Son sourire s'agrandit.
-Vraiment ? Peut-être était-il vivant ce matin dans notre ancien appartement, mais je doute, qu'à cette heure-ci, ce soit le cas. Tu croyais vraiment que j'allais laisser cet imbécile en vie alors qu'il me complique tant la mienne?
Je tremblai.
-Tu as envoyé des gens le tuer ?
-Oui, il est mort, Eleanor. C'est ton tour maintenant, appuie sur cette détente et termine cette histoire. Enterre les gènes des Rigby et votre putain de maladie, de malédiction. Finissons en une bonne fois pour toute.
Ces mots m'effleurèrent mais ces paroles ne m'atteignirent plus, parce que tout mon être bouillonnait de rage, parce que toutes les infimes forces qu'il me restait étaient tournées vers Clyde. Il était le seul qui avait cru en moi, le seul qui m'avait aimé, le seul qui m'avait tout donné sans concession : sa confiance, son corps, son coeur, son âme. Peut-être méritais-je, moi, de mourir, mais lui certainement pas. Personne ne méritait autant de vivre que lui.
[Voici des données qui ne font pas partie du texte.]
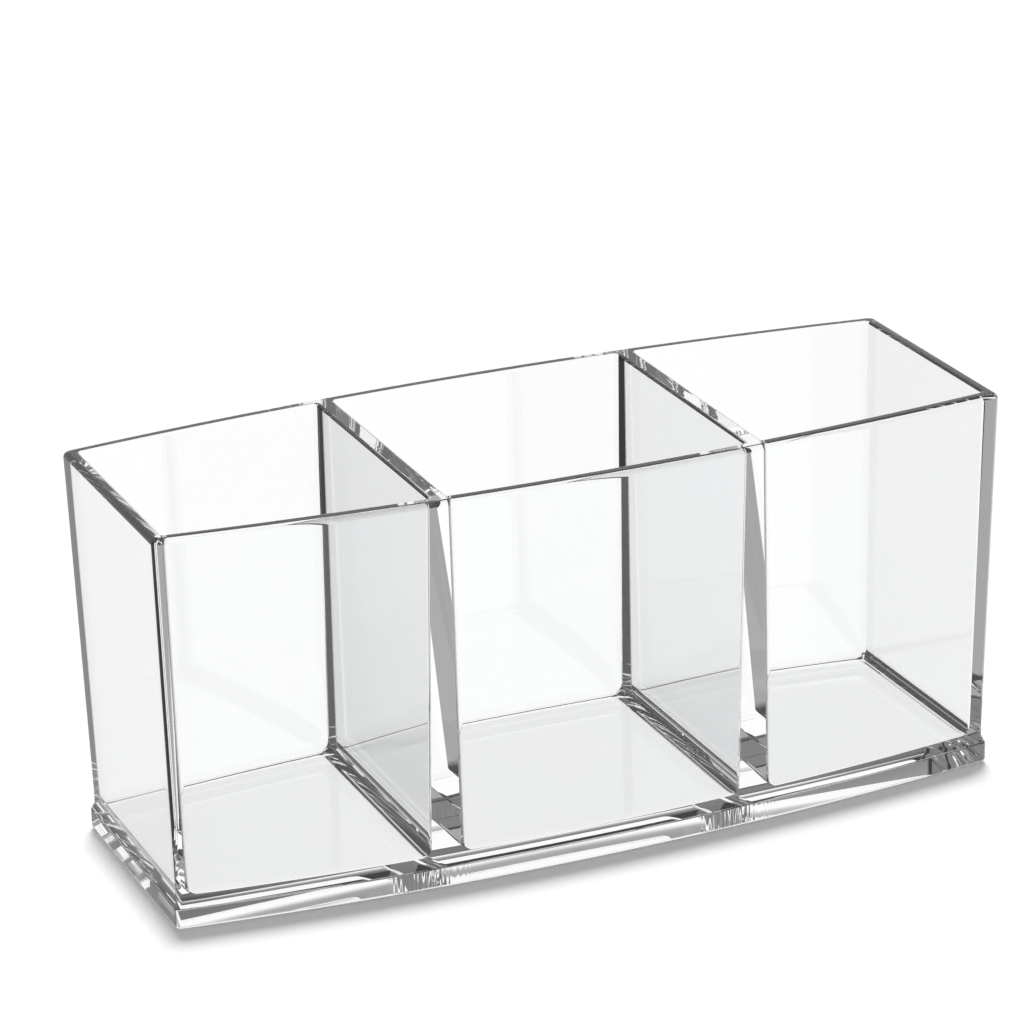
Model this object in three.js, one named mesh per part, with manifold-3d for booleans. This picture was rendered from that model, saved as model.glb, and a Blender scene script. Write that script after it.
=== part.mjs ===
// Clear three-cell storage box: bowed front and back, drafted walls, open top, on a plinth with three wells.
// Millimetres, +Z up. Origin under the middle of the plinth; X runs along the length, -Y is the front.
import * as THREE from 'three';
import { mergeVertices } from 'three/addons/utils/BufferGeometryUtils.js';
import Module from 'manifold-3d';

const wasm = await Module();
wasm.setup();

// Overall sizes, taken outside at the rim.
const LENGTH = 220;
const END_DEPTH = 66.4;
const BOW = 7.7;
const HEIGHT = 99.5;

// Thicknesses at the rim, and the width of the middle cell's mouth.
const LONG_WALL = 3.6;
const END_WALL = 3.4;
const DIVIDER = 4.6;
const MIDDLE_CELL = 77.2;

// Every upright face leans inwards from the rim down, outside and inside by its own draft.
const OUTER_DRAFT = 1.9;
const CELL_DRAFT = 1.5;

// Plinth: the height where the walls stand on it, its wells' floor, and the ledge round its lower part.
const PLINTH_HEIGHT = 10;
const FLOOR_HEIGHT = 7;
const LEDGE = 0.8;
const LEDGE_HEIGHT = 5.3;

// Radii of the rounded edges.
const RIM_ROUND = 1.5;
const MOUTH_ROUND = 0.8;
const END_COVE = 2.6;
const LONG_COVE = 0.6;
const FOOT_ROUND = 0.8;
const LEDGE_ROUND = 0.3;
const CORNER_ROUND = 1.2;

// Bond line between a cross panel and the long walls, and how far a cutter passes what it cuts.
const BOND_GAP = 0.3;
const OVERRUN = 6;

// Facets: steps on each rounded edge, and curve segments of the plan.
const ROUND_STEPS = 4;
const PLAN_STEPS = 7;

const QUARTER = Math.PI / 2;
const BOW_RADIUS = (LENGTH * LENGTH / 4 + BOW * BOW) / (2 * BOW);

// Mouths of the cells along X, from left to right.
const CELLS = [
  [END_WALL - LENGTH / 2, -MIDDLE_CELL / 2 - DIVIDER],
  [-MIDDLE_CELL / 2, MIDDLE_CELL / 2],
  [MIDDLE_CELL / 2 + DIVIDER, LENGTH / 2 - END_WALL],
];

/** How far a long side stands out, at a distance from mid-length, beyond where it meets the ends. */
function standOut(x) {
  return Math.sqrt(BOW_RADIUS * BOW_RADIUS - x * x) - BOW_RADIUS + BOW;
}

/** A plan with straight ends, bowed long sides and rounded corners. */
function bowedPlan(halfLength, halfDepth) {
  const corner = halfDepth + standOut(halfLength);
  const turn = halfDepth + standOut(halfLength - CORNER_ROUND);
  const arcCentre = BOW_RADIUS - BOW - halfDepth;
  const arcHalf = Math.asin((halfLength - CORNER_ROUND) / BOW_RADIUS);
  const plan = new THREE.Shape();
  plan.absarc(0, arcCentre, BOW_RADIUS, -QUARTER - arcHalf, -QUARTER + arcHalf, false);
  plan.quadraticCurveTo(halfLength, -corner, halfLength, CORNER_ROUND - corner);
  plan.lineTo(halfLength, corner - CORNER_ROUND);
  plan.quadraticCurveTo(halfLength, corner, halfLength - CORNER_ROUND, turn);
  plan.absarc(0, -arcCentre, BOW_RADIUS, QUARTER - arcHalf, QUARTER + arcHalf, false);
  plan.quadraticCurveTo(-halfLength, corner, -halfLength, corner - CORNER_ROUND);
  plan.lineTo(-halfLength, CORNER_ROUND - corner);
  plan.quadraticCurveTo(-halfLength, -corner, CORNER_ROUND - halfLength, -turn);
  return plan;
}

/** Outer face of the walls from foot to rim: x is the inset from the rim's outline, y the height. */
function outerSide() {
  const side = new THREE.Path();
  side.moveTo(OUTER_DRAFT, PLINTH_HEIGHT);
  side.lineTo(0, HEIGHT - RIM_ROUND);
  side.absarc(RIM_ROUND, HEIGHT - RIM_ROUND, RIM_ROUND, Math.PI, QUARTER, true);
  return side.getPoints(ROUND_STEPS);
}

/** Inner face of a cell: foot with a cove of the given radius, drafted side, mouth, and on past the rim. */
function cellSide(cove) {
  const side = new THREE.Path();
  side.absarc(CELL_DRAFT + cove, FLOOR_HEIGHT + cove, cove, -QUARTER, -Math.PI, true);
  side.absarc(-MOUTH_ROUND, HEIGHT - MOUTH_ROUND, MOUTH_ROUND, 0, QUARTER, false);
  side.lineTo(-MOUTH_ROUND, HEIGHT + OVERRUN);
  return side.getPoints(ROUND_STEPS);
}

/** Outer face of the plinth: rounded foot, upright side, rounded ledge, and on up to the walls' feet. */
function plinthSide() {
  const side = new THREE.Path();
  side.absarc(FOOT_ROUND, FOOT_ROUND, FOOT_ROUND, -QUARTER, -Math.PI, true);
  side.absarc(LEDGE_ROUND, LEDGE_HEIGHT - LEDGE_ROUND, LEDGE_ROUND, Math.PI, QUARTER, true);
  side.lineTo(LEDGE, LEDGE_HEIGHT);
  side.lineTo(LEDGE, PLINTH_HEIGHT);
  return side.getPoints(ROUND_STEPS);
}

/** Closed geometry to a solid that can be joined and cut. */
function solid(geometry) {
  geometry.deleteAttribute('normal');
  geometry.deleteAttribute('uv');
  const merged = mergeVertices(geometry);
  return new wasm.Manifold(new wasm.Mesh({
    numProp: 3,
    vertProperties: merged.getAttribute('position').array,
    triVerts: Uint32Array.from(merged.getIndex().array),
  }));
}

/** A body on a bowed plan, its outline drawn in at every level by that level's inset. */
function bowedBody(halfLength, halfDepth, levels) {
  const steps = levels.length - 1;
  const plan = bowedPlan(halfLength, halfDepth);
  const geometry = new THREE.ExtrudeGeometry(plan, {
    depth: steps, steps, bevelEnabled: false, curveSegments: PLAN_STEPS,
  });
  const places = geometry.getAttribute('position');
  for (let i = 0; i < places.count; i += 1) {
    const level = levels[Math.round(places.getZ(i))];
    const x = places.getX(i) * (1 - level.x / halfLength);
    const y = places.getY(i) - Math.sign(places.getY(i)) * level.x;
    places.setXYZ(i, x, y, level.y);
  }
  return solid(geometry);
}

/** A block between two places along X, past everything along Y and Z. */
function block(left, right, front, back) {
  const geometry = new THREE.BoxGeometry(right - left, back - front, HEIGHT + 2 * OVERRUN);
  geometry.translate((left + right) / 2, (front + back) / 2, HEIGHT / 2);
  return solid(geometry);
}

/** The body that all panels are cut from: the walls' outer faces, filled, from the plinth to the rim. */
function outerBody() {
  return bowedBody(LENGTH / 2, END_DEPTH / 2, outerSide());
}

/** The space between the two long walls, running out past both ends, less a clearance at each wall. */
function spaceBetweenLongWalls(clearance) {
  return bowedBody(LENGTH / 2 + OVERRUN, END_DEPTH / 2 - LONG_WALL - clearance, cellSide(LONG_COVE));
}

/** One cell's section, with its drafted sides and coved foot, carried from front to back past the walls. */
function cellSection([left, right]) {
  const side = cellSide(END_COVE);
  const outline = side.map((point) => new THREE.Vector2(right - point.x, point.y));
  outline.push(...side.reverse().map((point) => new THREE.Vector2(left + point.x, point.y)));
  const depth = END_DEPTH + 2 * (BOW + OVERRUN);
  const geometry = new THREE.ExtrudeGeometry(new THREE.Shape(outline), { depth, bevelEnabled: false });
  geometry.rotateX(QUARTER);
  geometry.translate(0, depth / 2, 0);
  return solid(geometry);
}

/** Solid plinth with a shallow, coved well under each cell. */
function plinth() {
  const inset = OUTER_DRAFT - LEDGE;
  const space = spaceBetweenLongWalls(0);
  let body = bowedBody(LENGTH / 2 - inset, END_DEPTH / 2 - inset, plinthSide());
  for (const cell of CELLS) {
    body = body.subtract(space.intersect(cellSection(cell)));
  }
  return body;
}

/** Front wall, or the back wall that matches it, running the full length. */
function longWall(front, back) {
  const past = LENGTH / 2 + OVERRUN;
  return outerBody().subtract(spaceBetweenLongWalls(0)).intersect(block(-past, past, front, back));
}

/** What is left between the long walls once the cells are cut: both end walls and both dividers. */
function crossPanels() {
  let panels = outerBody().intersect(spaceBetweenLongWalls(BOND_GAP));
  for (const cell of CELLS) {
    panels = panels.subtract(cellSection(cell));
  }
  return panels;
}

/** The one cross panel that stands between two places along X. */
function crossPanel(panels, left, right) {
  const past = END_DEPTH / 2 + BOW + OVERRUN;
  return panels.intersect(block(left, right, -past, past));
}

/** Polished clear plastic. */
function clearPlastic() {
  return new THREE.MeshStandardMaterial({
    color: 0xf2f5f6, roughness: 0.05, metalness: 0, transparent: true, opacity: 0.3,
  });
}

/** A solid as a named mesh with its own material. */
function piece(name, body) {
  const { numProp, vertProperties, triVerts } = body.getMesh();
  const geometry = new THREE.BufferGeometry();
  geometry.setAttribute('position', new THREE.BufferAttribute(vertProperties, numProp));
  geometry.setIndex(new THREE.BufferAttribute(triVerts, 1));
  geometry.computeVertexNormals();
  const mesh = new THREE.Mesh(geometry, clearPlastic());
  mesh.name = name;
  return mesh;
}

const box = new THREE.Group();
box.add(piece('plinth', plinth()));

const outFront = END_DEPTH / 2 + BOW + OVERRUN;
box.add(piece('front_wall', longWall(-outFront, 0)));
box.add(piece('back_wall', longWall(0, outFront)));

// Each cross panel lies between the middles of the cells beside it.
const middles = CELLS.map(([left, right]) => (left + right) / 2);
const bounds = [-LENGTH / 2 - OVERRUN, ...middles, LENGTH / 2 + OVERRUN];
const panels = crossPanels();
['left_end_wall', 'left_divider', 'right_divider', 'right_end_wall'].forEach((name, i) => {
  box.add(piece(name, crossPanel(panels, bounds[i], bounds[i + 1])));
});

export default box;
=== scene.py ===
"""Dresses the clear three-cell storage box and sets it in a plain white studio.

The box is modelled once as it is seen, in one clear body, and then parted along its joints into
the panels of the frame, so that light crosses every joint as it does in a welded box.
"""

import logging
import math
from collections.abc import Callable, Iterable
from dataclasses import dataclass, field
from enum import Enum
from typing import Any

import bmesh
import bpy
from mathutils import Matrix, Vector


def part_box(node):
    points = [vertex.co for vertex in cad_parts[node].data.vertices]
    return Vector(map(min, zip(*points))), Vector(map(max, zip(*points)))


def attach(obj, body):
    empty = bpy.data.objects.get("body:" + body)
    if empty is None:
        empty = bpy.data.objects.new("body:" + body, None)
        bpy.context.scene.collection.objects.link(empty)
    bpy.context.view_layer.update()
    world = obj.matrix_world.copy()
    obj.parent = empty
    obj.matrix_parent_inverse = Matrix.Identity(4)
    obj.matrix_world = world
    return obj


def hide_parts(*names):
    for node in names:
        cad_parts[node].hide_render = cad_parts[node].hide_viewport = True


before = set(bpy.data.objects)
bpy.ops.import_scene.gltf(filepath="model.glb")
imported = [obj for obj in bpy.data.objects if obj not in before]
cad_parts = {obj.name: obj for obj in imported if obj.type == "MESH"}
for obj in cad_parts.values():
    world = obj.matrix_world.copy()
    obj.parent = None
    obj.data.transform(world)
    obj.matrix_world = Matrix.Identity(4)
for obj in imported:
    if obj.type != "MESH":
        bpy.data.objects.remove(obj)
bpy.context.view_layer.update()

LOG = logging.getLogger("storage_box")
MM = 0.001
HAIR = 0.005 * MM
NOTHING = HAIR / 1000
LEVEL_FACE = 0.99
QUARTER = math.pi / 2
ROOT = "root"

Point = tuple[float, float, float]
Colour = tuple[float, float, float, float]
Stops = tuple[tuple[float, float], ...]


class Cut(Enum):
    """What a cutter does to the solid that it meets."""

    TAKE_AWAY = "DIFFERENCE"
    KEEP_INSIDE = "INTERSECT"


class Bend(Enum):
    """Which way a rounded edge turns as it rises."""

    OUT_THEN_UP = 0
    UP_THEN_OUT = 1
    UP_THEN_IN = 2


@dataclass(frozen=True)
class Level:
    """A height, and how far the outline stands outside the plan there.

    The ends may stand out by another amount than the long sides.
    """

    height: float
    outset: float
    end_outset: float | None = None

    @property
    def end(self) -> float:
        """Outset at the ends, the same as along the sides unless it was given."""
        return self.outset if self.end_outset is None else self.end_outset


def rounded(start: Level, radius: float, bend: Bend, steps: int) -> list[Level]:
    """Levels of a rounded edge.

    Args:
        start: Where the edge begins.
        radius: Radius of the edge.
        bend: Which way it turns.
        steps: Facets of the quarter circle.

    Returns:
        The levels after the start, up to the end of the edge.
    """
    levels = []
    for step in range(1, steps + 1):
        angle = QUARTER * step / steps
        fast, slow = radius * math.sin(angle), radius * (1 - math.cos(angle))
        if bend is Bend.OUT_THEN_UP:
            levels.append(Level(start.height + slow, start.outset + fast))
        elif bend is Bend.UP_THEN_OUT:
            levels.append(Level(start.height + fast, start.outset + slow))
        else:
            levels.append(Level(start.height + fast, start.outset - slow))
    return levels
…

Aucune peine ne demeurera jamais assez grande pour exprimer ma détresse à cet instant. Il fallait venger Clyde.
Je pointais, à nouveau, l'arme sur David alors qu'il faisait de même avec un pistolet accroché à sa ceinture.
- Tu auras probablement le temps de tirer mais j'en aurais le temps aussi, m'avertit-il, Ne complique pas tout ma chérie, cette histoire a causé assez de morts.
- Faute à qui ?
- Tu ne tireras pas, je suis ton père.
Phrase de trop.
- Non, tu as tort sur ces deux points. Tu n'est pas et tu ne seras jamais mon père .
Puis soudain, deux coup résonnèrent presque simultanément dans l'antre des Black's Angels.
***
Note de l'auteur :
Oui, oui, je vous le promets, cette histoire trouvera bien sa fin un jour (une fin qui n'est pas encore arrivée, il me reste quelques chapitres en poche).
Je tiens à sincèrement m'excusez pour cette absence -plus que prolongée. J'ai commencé des études de médecine, et même si j'adore ce que je fais, cela à eu pour conséquence de m'éloigner considérablement de l'écriture.
Mais je me dois d'offrir un vrai final à Clyde et Eleanor, et à vous également.
J'en profite pour vous encouragez pendant ces périodes de troubles. Restez chez vous et prenez soins les uns des autres.